Facebook’s redesigned Trending Topics section, now dubbed Trending News, is widely available on mobile for iPhone and Android users in the US, giving users a central location for all of the company’s aggregation efforts after a tumultuous year of changes to how Facebook handles journalism. The announcement of a redesign came back in May, when Facebook revealed a new look for its news section that focused more on offering a wider range of publications and giving users something that appeared less partisan.
Now, when you tap on the Trending News button, which has its own dedicated placement in the main navigation bar (only on iOS for now), you’ll get a numbered list of stories ordered by how many likes, comments, and shares the topic is getting across the app. Tapping on any one subject, like the most recent episode of Game of Thrones, will reveal a carousel of stories from different outlets, as well as videos, photos, and posts from prominent celebrities and other public pages.
Facebook says it does not control which publications show up or which stories appear, ordering the list only by factors like “the engagement around the article on Facebook, the engagement around the publisher overall, and whether other articles are linking to it,” the company explained back in May. (It’s currently unclear how Facebook plans to prevent fake news, hoaxes, and misleading stories from hyper-partisan pages from dominating the list without human editors.) Because the list remains buried in Facebook’s ever-expanding “more” tab where it runs the risk of getting lost in the noise, the company is also testing taking the top three stories in the trending list and pinning them to the top of the News Feed.

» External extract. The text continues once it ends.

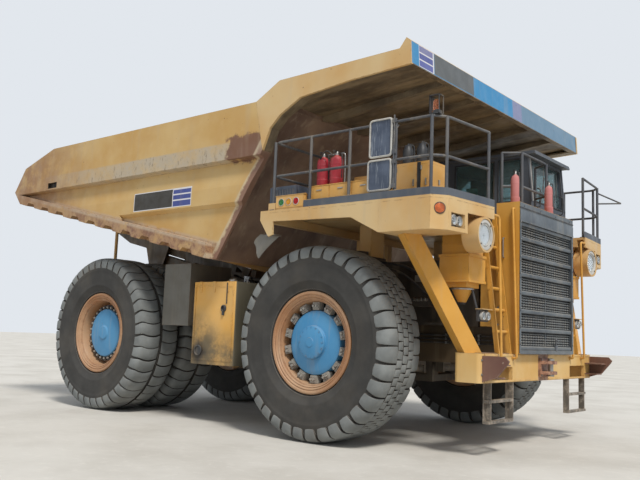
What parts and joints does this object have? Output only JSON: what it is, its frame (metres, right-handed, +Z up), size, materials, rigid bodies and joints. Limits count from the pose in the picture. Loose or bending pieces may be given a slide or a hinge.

These changes are a sensible, more cleanly designed, and much needed centralization to how Facebook handles news, but they’re also a response to a year of missteps and fumbles. Facebook become embroiled in a heated controversy last summer after a Gizmodo article quoted a former member of the company’s news team saying Facebook’s Trending section was driven by a liberal bias. This launched a months-long process of major changes to how Facebook handles news, including the laying off of the editorial team behind the product and changes to how headlines and descriptions are generated and how stories and publications are selected.
Now, Facebook’s product is a much more benign and watered-down news aggregator, mainly because it is devoid of human input. But it does conveniently help cut down on criticism that Facebook is susceptible to partisan bias, a concern that only grows larger as the company becomes a more influential and far-reaching source in the news diet of its more than 2 billion monthly active users around the world.